Over a longer 12–36 month horizon, the clearance reduces one tail-risk but the underlying strategic vector remains: the ICC must maintain perceptions of independence and competence while managing relations with states that are simultaneously partners and skeptics. Markets and institutional actors should therefore plan for a range of outcomes, from constructive engagement that stabilizes cooperation to episodic frictions that require contingency planning. Tracking donor budget cycles, national legislative changes relating to ICC cooperation, and shifts in public opinion in key states will be critical to updating risk models.

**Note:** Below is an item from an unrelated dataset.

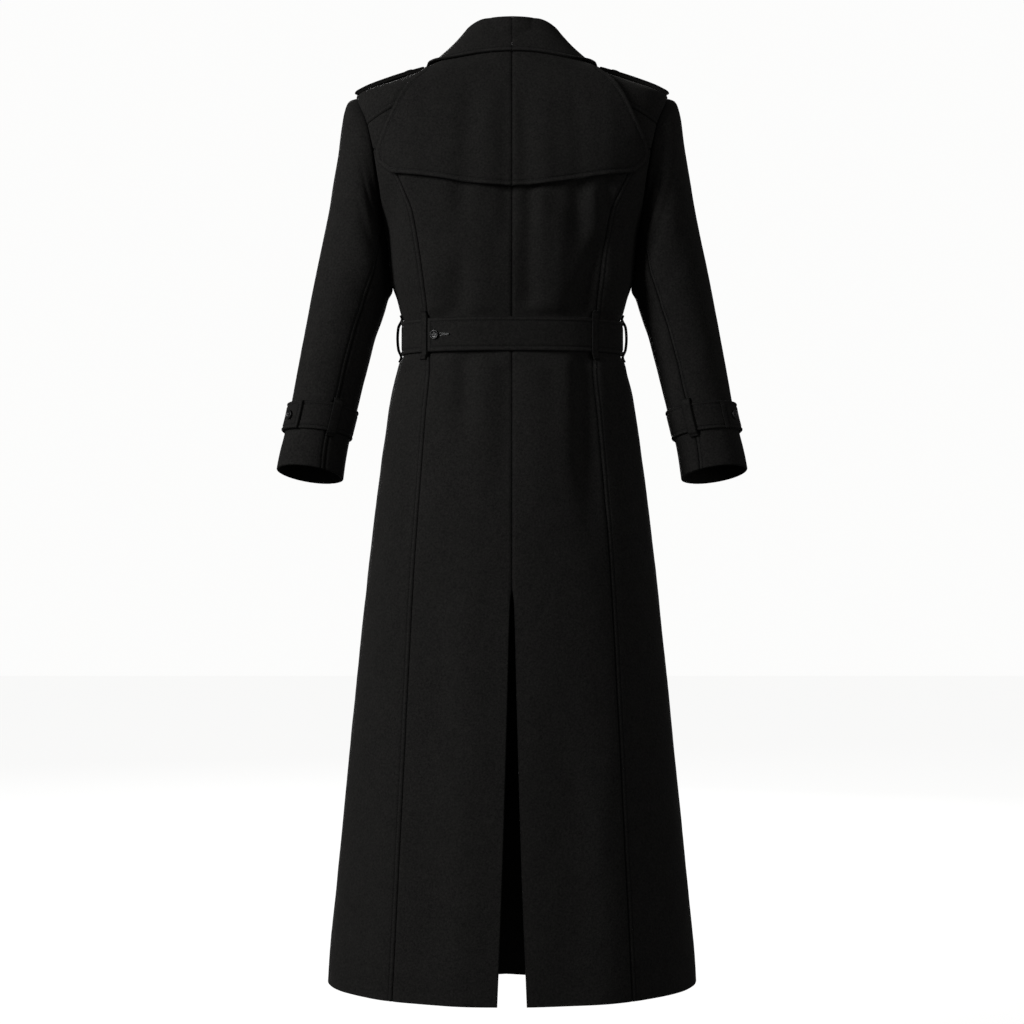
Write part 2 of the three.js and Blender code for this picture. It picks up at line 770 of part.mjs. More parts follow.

In sum, the judges’ clearance is a necessary but not sufficient condition for restored institutional stability. It resets the baseline, but the pace and direction of subsequent ICC activity — and state responses — will determine the ultimate market and policy impacts.
Bottom Line
Judicial clearance of Karim Khan on March 21, 2026 reduces an immediate governance uncertainty at the ICC but reallocates geostrategic risk into potential upticks in prosecutorial activity and state-level reactions. Institutional stakeholders should monitor case re-prioritization and donor responses over the next 6–18 months.
Disclaimer: This article is for informational purposes only and does not constitute investment advice.